» Required task
Extract every line where the string "three" appears.

++++ Supplied data

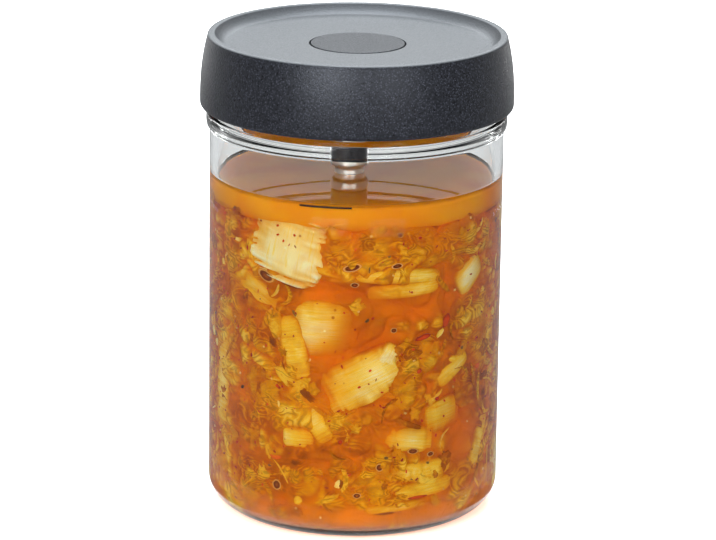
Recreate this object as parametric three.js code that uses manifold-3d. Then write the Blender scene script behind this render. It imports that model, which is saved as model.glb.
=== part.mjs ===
// A one-litre fermentation jar filled with kimchi, with its lid on.
// Millimetres, +Z up. The jar stands on z = 0 and its axis is x = y = 0; the fill line faces -Y.
import * as THREE from 'three';
import { mergeVertices } from 'three/addons/utils/BufferGeometryUtils.js';
import Module from 'manifold-3d';

const wasm = await Module();
wasm.setup();

// Glass jar
const JAR_RADIUS = 54;
const WALL = 3;
const BASE = 4;
const HEEL = 10.5;
const INNER_HEEL = 8;
const BEAD_PROUD = 1.5;
const BEAD_ROUND = 0.5;
const BEAD_BOTTOM = 144;
const BEAD_TOP = 149.4;
const NECK_RADIUS = 52.2;
const MOUTH_HEIGHT = 169.6;
const BORE_RADIUS = 49.2;
const BORE_START = 145.2;
const BORE_END = 150.6;
const INNER_RADIUS = JAR_RADIUS - WALL;

// Lid
const LID_RADIUS = 57.5;
const LID_BOTTOM = 151.3;
const LID_TOP = 178;
const LID_WIDEST = 153;
const LID_RIM_RADIUS = 54.9;
const LID_TAPER = 2.4;
const LID_RIM_BAND = 3.3;
const LID_DISH = 3.8;
const LID_DISH_FILLET = 3.6;
const LID_UNDERSIDE = 170.6;
const SKIRT_BORE = 53;
const SKIRT_CHAMFER = 0.5;
const SKIRT_ROUND = 1.6;
const RIM_ROUND = 1.2;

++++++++

» Answer
Recreate this object as parametric three.js code that uses manifold-3d. Then write the Blender scene script behind this render. It imports that model, which is saved as model.glb.
import * as THREE from 'three';
import { mergeVertices } from 'three/addons/utils/BufferGeometryUtils.js';